◆ Job
Write out each line beneath this one exactly as it reads.

___ Dataset extract ___

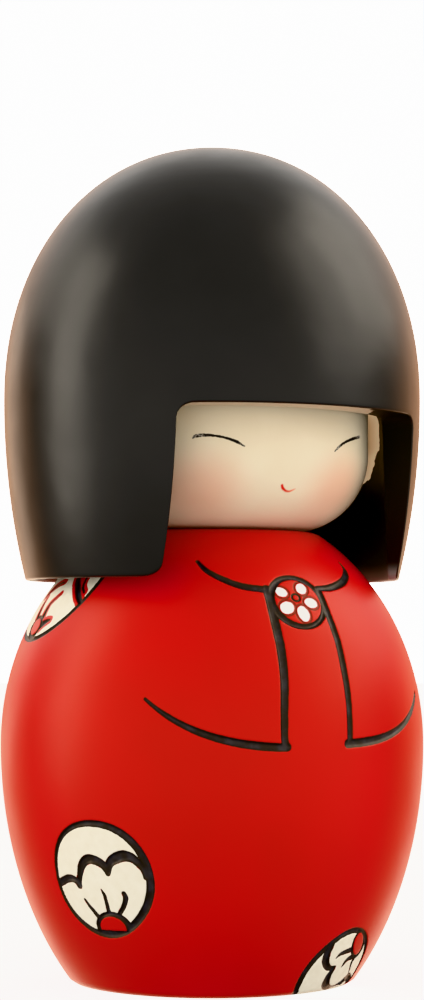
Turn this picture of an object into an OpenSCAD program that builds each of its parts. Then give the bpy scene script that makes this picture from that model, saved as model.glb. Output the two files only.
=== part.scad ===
// Sosaku kokeshi doll: a turned barrel body, a turned face drum and a bored, helmet-like
// bell of hair with a face window. The head turns on a peg glued into the body.
// Millimetres, +Z up, origin at the centre of the foot, face towards -Y.

/* [Body] */
// Height of the body, foot to flat top
body_h = 79; // [65:0.5:100]
// Largest diameter of the body
body_d = 75; // [60:0.5:110]
// Height of the body's widest ring
body_widest_z = 41.9; // [34:0.1:51]
// Diameter of the foot
foot_d = 49.5; // [40:0.5:60]
// Diameter of the flat top
top_d = 36.75; // [30:0.25:45]
// Radius of the sanded edge round the foot
foot_edge_r = 1.2; // [0.5:0.1:2]
// Radius of the sanded edge round the flat top
top_edge_r = 0.8; // [0.3:0.1:1.5]

/* [Hair bell] */
// Height of the bell, rim to crown
bell_h = 77.5; // [64:0.5:100]
// How far the bell's widest ring stands out past its rim, on the radius
bell_bulge = 3.98; // [2:0.02:8]
// Height of the bell's widest ring above its rim
bell_widest_h = 32.4; // [26:0.1:40]
// How far the rim hangs below the flat top of the body
rim_drop = 8.5; // [5:0.5:12]
// Power of the dome's outline: 2 is an ellipse, more is squarer
dome_power = 2.1; // [2:0.05:2.6]
// Gap between the body's shoulder and the bell's bore at the rim, on the radius
shoulder_gap = 3.66; // [1:0.02:6]
// Thickness of the bell's wall at the rim
rim_wall = 1.8; // [1.5:0.1:3]
// How much the bore widens from its ceiling to the rim, on the radius
bore_flare = 1.7; // [0.5:0.1:2.5]
// Depth of the bore, from the rim to its ceiling
bore_depth = 47; // [39:0.5:60]

/* [Face window] */
// Width of the window cut through the front of the bell
window_w = 47.5; // [36:0.5:57]
// Height of the fringe's edge above the rim
window_h = 28.5; // [20:0.5:36]
// Radius of the window's top corners
window_corner_r = 2.4; // [1:0.1:5]
// Radius of the lower front corners of the two side locks
lock_corner_r = 2; // [1:0.1:4]

/* [Face] */
// Gap between the face drum and the ceiling end of the bell's bore, on the radius
face_gap = 1.8; // [1:0.1:4]
// Radius of the chin, the rounding under the face drum
chin_r = 13.6; // [8:0.2:16]
// Hairline gap between the flat top of the body and the head
seat_gap = 0.2; // [0.1:0.05:0.5]

/* [Pegs] */
// Diameter of the neck peg
neck_peg_d = 12; // [8:0.5:15]
// Length of the neck peg, half in the body and half in the face
neck_peg_l = 36; // [24:1:44]
// Running clearance of the head on the neck peg, on the radius
neck_fit = 0.06; // [0.02:0.01:0.1]
// Diameter of the crown peg
crown_peg_d = 10; // [6:0.5:14]
// Length of the crown peg, half in the face and half in the bell
crown_peg_l = 22; // [16:1:26]
// Squeeze of a glued peg in its hole, on the radius
glue_fit = 0.02; // [0.01:0.01:0.05]
// Spare depth below each peg's end
peg_spare = 0.6; // [0.2:0.1:2]
// Chamfer on the ends of the pegs
peg_chamfer = 0.8; // [0.4:0.1:1.5]

/* [Hidden] */
$fn = 96;
arc_steps = 18;      // chords in one long stretch of an outline
edge_steps = 4;      // chords in a small rounded edge
over = 1;            // how far a cutter runs past the face it opens
// A sanded edge of the body has three points, placed by shares of its radius: one on the flat,
// a middle one, and one on the barrel's side
edge_mid_in = 0.25;  // how far the middle point lies inside the corner
edge_mid_up = 0.15;  // how far the middle point lies from the flat
edge_side_up = 0.6;  // how far the last point lies from the flat
face_edge_r = 1;     // rounding of the face drum's hidden top edge

// Heights, all above the foot
head_z = body_h + seat_gap;
rim_z = body_h - rim_drop;
crown_z = rim_z + bell_h;
ceiling_z = rim_z + bore_depth;
fringe_z = rim_z + window_h;

// Body outline: two elliptical stretches that meet at the widest ring
body_r = body_d / 2;
foot_r = foot_d / 2;
top_r = top_d / 2;
// Half-height of the ellipse with half-width w that has half-width x at a height h
function ellipse_half_h(w, x, h) = h / sqrt(1 - pow(x / w, 2));
foot_half_h = ellipse_half_h(body_r, foot_r, body_widest_z);
top_half_h = ellipse_half_h(body_r, top_r, body_h - body_widest_z);
// Body radius at height z
function body_r_at(z) =
    let (half_h = z < body_widest_z ? foot_half_h : top_half_h)
    body_r * sqrt(1 - pow((z - body_widest_z) / half_h, 2));

// Bore of the bell, wide enough to slip over the shoulder and a little narrower at its ceiling
bore_rim_r = body_r_at(rim_z) + shoulder_gap;
bore_top_r = bore_rim_r - bore_flare;
// The ceiling's rounding shares its centre line with the face drum's top edge, so the drum clears it
bore_corner_r = face_gap + face_edge_r;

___

◆ Output for this exercise
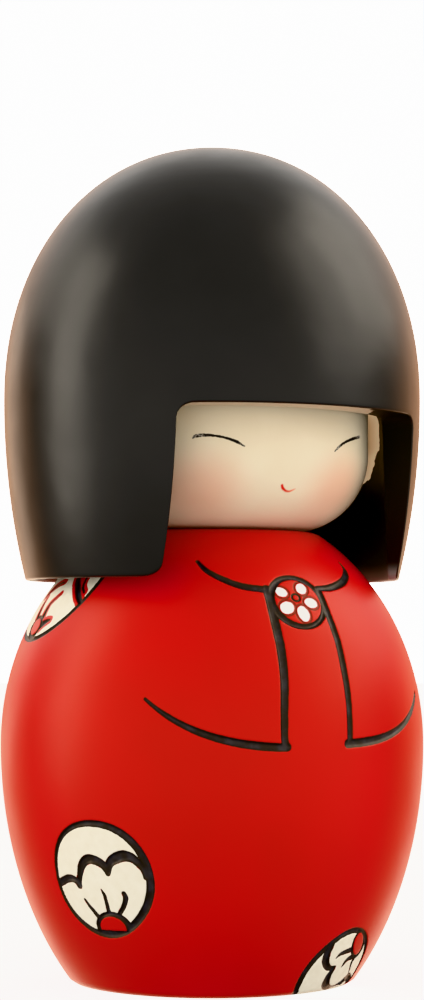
Turn this picture of an object into an OpenSCAD program that builds each of its parts. Then give the bpy scene script that makes this picture from that model, saved as model.glb. Output the two files only.
=== part.scad ===
// Sosaku kokeshi doll: a turned barrel body, a turned face drum and a bored, helmet-like
// bell of hair with a face window. The head turns on a peg glued into the body.
// Millimetres, +Z up, origin at the centre of the foot, face towards -Y.

/* [Body] */
// Height of the body, foot to flat top
body_h = 79; // [65:0.5:100]
// Largest diameter of the body
body_d = 75; // [60:0.5:110]
// Height of the body's widest ring
body_widest_z = 41.9; // [34:0.1:51]
// Diameter of the foot
foot_d = 49.5; // [40:0.5:60]
// Diameter of the flat top
top_d = 36.75; // [30:0.25:45]
// Radius of the sanded edge round the foot
foot_edge_r = 1.2; // [0.5:0.1:2]
// Radius of the sanded edge round the flat top
top_edge_r = 0.8; // [0.3:0.1:1.5]

/* [Hair bell] */
// Height of the bell, rim to crown
bell_h = 77.5; // [64:0.5:100]
// How far the bell's widest ring stands out past its rim, on the radius
bell_bulge = 3.98; // [2:0.02:8]
// Height of the bell's widest ring above its rim
bell_widest_h = 32.4; // [26:0.1:40]
// How far the rim hangs below the flat top of the body
rim_drop = 8.5; // [5:0.5:12]
// Power of the dome's outline: 2 is an ellipse, more is squarer
dome_power = 2.1; // [2:0.05:2.6]
// Gap between the body's shoulder and the bell's bore at the rim, on the radius
shoulder_gap = 3.66; // [1:0.02:6]
// Thickness of the bell's wall at the rim
rim_wall = 1.8; // [1.5:0.1:3]
// How much the bore widens from its ceiling to the rim, on the radius
bore_flare = 1.7; // [0.5:0.1:2.5]
// Depth of the bore, from the rim to its ceiling
bore_depth = 47; // [39:0.5:60]

/* [Face window] */
// Width of the window cut through the front of the bell
window_w = 47.5; // [36:0.5:57]
// Height of the fringe's edge above the rim
window_h = 28.5; // [20:0.5:36]
// Radius of the window's top corners
window_corner_r = 2.4; // [1:0.1:5]
// Radius of the lower front corners of the two side locks
lock_corner_r = 2; // [1:0.1:4]

/* [Face] */
// Gap between the face drum and the ceiling end of the bell's bore, on the radius
face_gap = 1.8; // [1:0.1:4]
// Radius of the chin, the rounding under the face drum
chin_r = 13.6; // [8:0.2:16]
// Hairline gap between the flat top of the body and the head
seat_gap = 0.2; // [0.1:0.05:0.5]

/* [Pegs] */
// Diameter of the neck peg
neck_peg_d = 12; // [8:0.5:15]
// Length of the neck peg, half in the body and half in the face
neck_peg_l = 36; // [24:1:44]
// Running clearance of the head on the neck peg, on the radius
neck_fit = 0.06; // [0.02:0.01:0.1]
// Diameter of the crown peg
crown_peg_d = 10; // [6:0.5:14]
// Length of the crown peg, half in the face and half in the bell
crown_peg_l = 22; // [16:1:26]
// Squeeze of a glued peg in its hole, on the radius
glue_fit = 0.02; // [0.01:0.01:0.05]
// Spare depth below each peg's end
peg_spare = 0.6; // [0.2:0.1:2]
// Chamfer on the ends of the pegs
peg_chamfer = 0.8; // [0.4:0.1:1.5]

/* [Hidden] */
$fn = 96;
arc_steps = 18;      // chords in one long stretch of an outline
edge_steps = 4;      // chords in a small rounded edge
over = 1;            // how far a cutter runs past the face it opens
// A sanded edge of the body has three points, placed by shares of its radius: one on the flat,
// a middle one, and one on the barrel's side
edge_mid_in = 0.25;  // how far the middle point lies inside the corner
edge_mid_up = 0.15;  // how far the middle point lies from the flat
edge_side_up = 0.6;  // how far the last point lies from the flat
face_edge_r = 1;     // rounding of the face drum's hidden top edge

// Heights, all above the foot
head_z = body_h + seat_gap;
rim_z = body_h - rim_drop;
crown_z = rim_z + bell_h;
ceiling_z = rim_z + bore_depth;
fringe_z = rim_z + window_h;

// Body outline: two elliptical stretches that meet at the widest ring
body_r = body_d / 2;
foot_r = foot_d / 2;
top_r = top_d / 2;
// Half-height of the ellipse with half-width w that has half-width x at a height h
function ellipse_half_h(w, x, h) = h / sqrt(1 - pow(x / w, 2));
foot_half_h = ellipse_half_h(body_r, foot_r, body_widest_z);
top_half_h = ellipse_half_h(body_r, top_r, body_h - body_widest_z);
// Body radius at height z
function body_r_at(z) =
    let (half_h = z < body_widest_z ? foot_half_h : top_half_h)
    body_r * sqrt(1 - pow((z - body_widest_z) / half_h, 2));

// Bore of the bell, wide enough to slip over the shoulder and a little narrower at its ceiling
bore_rim_r = body_r_at(rim_z) + shoulder_gap;
bore_top_r = bore_rim_r - bore_flare;
// The ceiling's rounding shares its centre line with the face drum's top edge, so the drum clears it
bore_corner_r = face_gap + face_edge_r;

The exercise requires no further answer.